Building ATP: An Automated Trading Platform with ML-Driven Signals

The Problem

Manual trading is slow, emotional, and inconsistent. I wanted a system that could scan for momentum opportunities, generate ML-driven signals, and execute trades automatically with proper risk management.

Development Timeline

Built over 2 months (November 2025 – January 2026) with 54 commits. The project evolved through distinct phases:

Phase 1: Foundation (Nov 7)

Initial commit established data infrastructure with SQL Server integration and XGBoost as the ML backbone.

Phase 2: ML Pipeline (Nov 7-8)

Built the training infrastructure: feature engineering, label generation, model trainer. Hit a critical bug early – pandas chained assignment was silently failing to set labels. Fixed by using df.at[actual_idx, label] instead of chained loc/iloc. This was causing 0% positive labels vs expected 63%.

First working model achieved Validation AUC: 0.614. Implemented hybrid adaptive targeting – dynamic profit targets based on ML confidence (50% weight) + volatility/ATR (50% weight), bounded between 1.5% and 5%.

Phase 3: Paper Trading (Nov 9-10)

Launched paper trading with all components wired together:

AlpacaClient + WebSocket streaming
PositionManager with persistence
RiskManager + OrderExecutor
LiveInferenceEngine for real-time ML

Trailing stop: 1% activation, 0.5% trail. $200k buying power (100k cash + 2x margin).

Bug fixed: Position persistence – system was losing track of positions on restart. Fixed by loading existing Alpaca positions on startup.

Phase 4: Training V2 (Nov 12)

Complete ML pipeline overhaul:

TickFeatureEngineer with microstructure features (order flow, VWAP, trade size)
OptimizedLabelGenerator with triple-barrier method
Expanded from 12 days to 365 days (660M ticks) of training data
Added news integration for event-driven trading

Phase 5: Real-time Scanner (Nov 17-18)

WebSocket-based momentum scanner detecting rapid price movements:

10-second OHLCV bar construction from live trade stream
Subscribes to ~3,000 symbols with less than 100ms latency
Slack integration with rich Block Kit formatting
Claude AI trade reviewer – every trade analyzed by Claude Sonnet 4.5

Phase 6: Scaling (Dec-Jan)

Wildcard subscription for entire market (~8-10k symbols)
Database-driven symbol loading
Windows + Linux deployment via systemd

Architecture

+-------------------------------------------------------------+
|                    Apache Airflow 2.x                        |
|   +-------------+  +-------------+  +---------------------+ |
|   |   Training  |  |   Signal    |  |  Position Manager   | |
|   |     DAGs    |  |  Generation |  |   (Trailing Stops)  | |
|   +------+------+  +------+------+  +---------+-----------+ |
+----------+----------------+-------------------+-------------+
           |                |                   |
     +-----v-----------------------------------------+
     |              MS SQL Server                     |
     |    (Historical data, signals, positions)       |
     +------------------------------------------------+
                            |
     +----------------------v--------------------------+
     |           Alpaca Markets API                    |
     |    (WebSocket streaming + Order execution)      |
     +------------------------------------------------+

AI-Powered Development

The project extensively used Claude Code for pair programming, with AI co-authoring many commits. The Claude AI Trade Reviewer provides real-time analysis of every trade:

NRXP was bought due to exceptional ML confidence (91.2%), but the extreme volatility (192%) should have been a red flag…
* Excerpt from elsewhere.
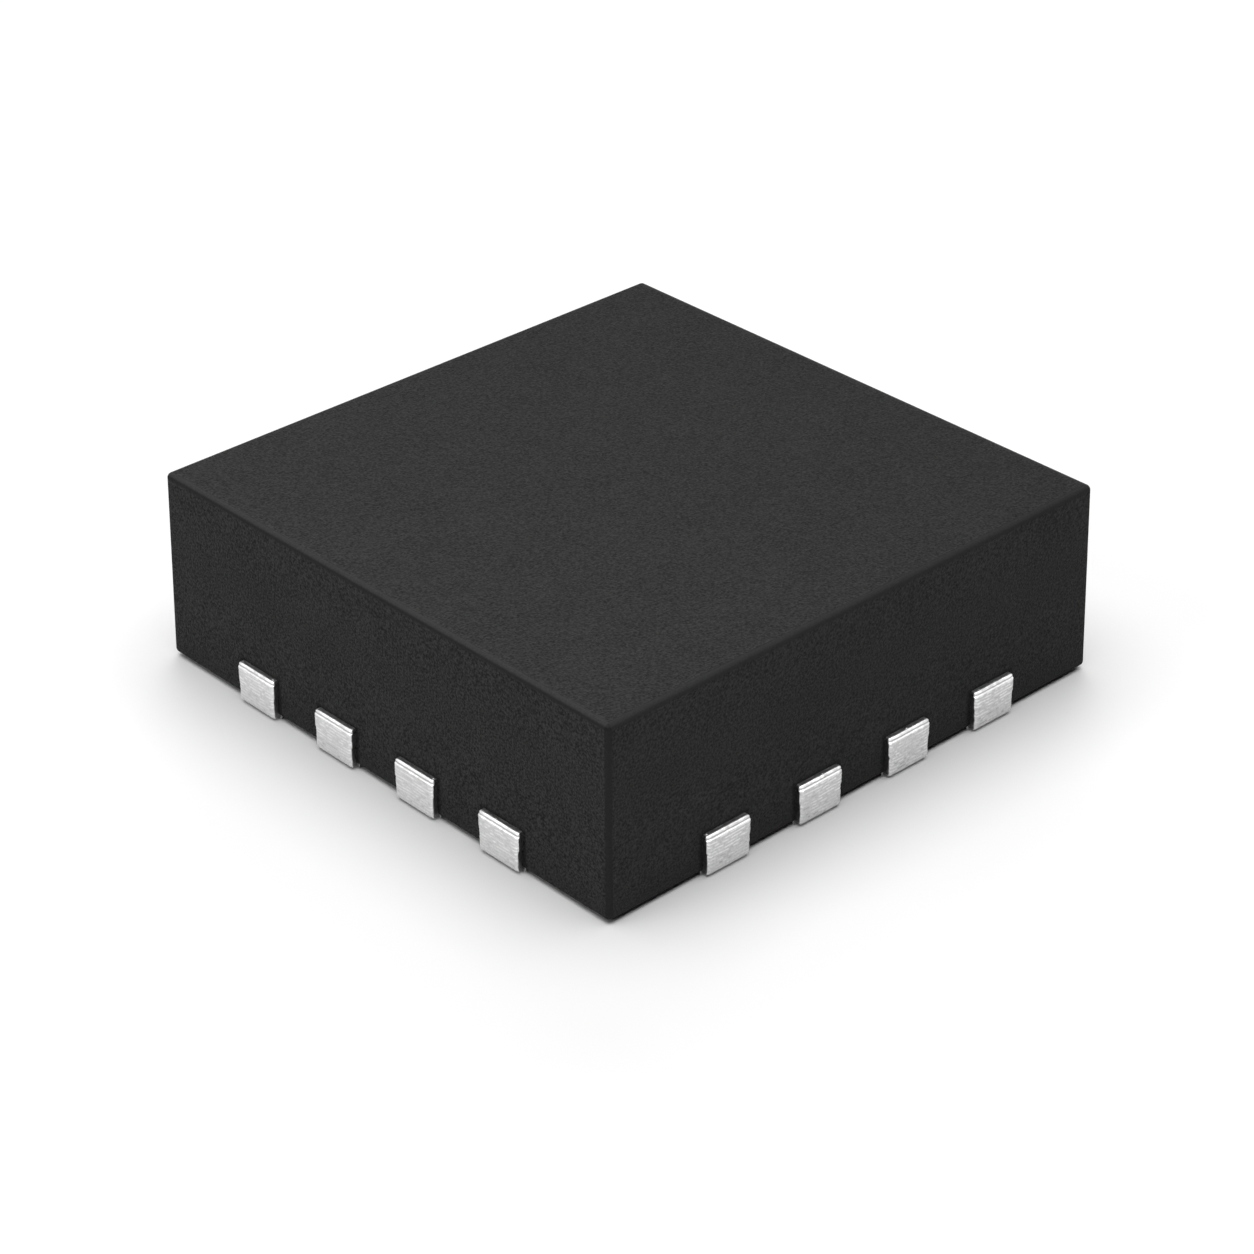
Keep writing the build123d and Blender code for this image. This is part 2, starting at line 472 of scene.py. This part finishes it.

Cost tracking: ~$0.01-0.05 per trade analysis.

Bugs Fixed

Bug	Symptom	Fix
Label Generator	0% positive labels	Use df.at[] not chained assignment
Position Persistence	Orphaned positions after restart	Load existing Alpaca positions on startup
Indicator Reset	Indicators reset to 0 at date boundaries	Stored procedures with lookback data
WebSocket Handlers	Async bar subscription failures	Proper async handler wiring
DataFrame Fragmentation	Performance warnings	Use df.assign(**new_cols)

Results

Current status: Phase 3 live paper trading with 12 symbols. The expectancy journey went from +0.005% (not tradeable) to targeting 0.15-0.30% with news integration. System runs 24/5 during market hours.

Key Learnings

Data quality matters more than model complexity. Spent weeks tuning hyperparameters when the real issue was bad data.

Paper trading reveals edge cases. Backtester did not account for partial fills, after-hours gaps, or WebSocket disconnects.

10-second bars work. Faster signal generation than minute bars, but requires solid infrastructure to handle the data volume.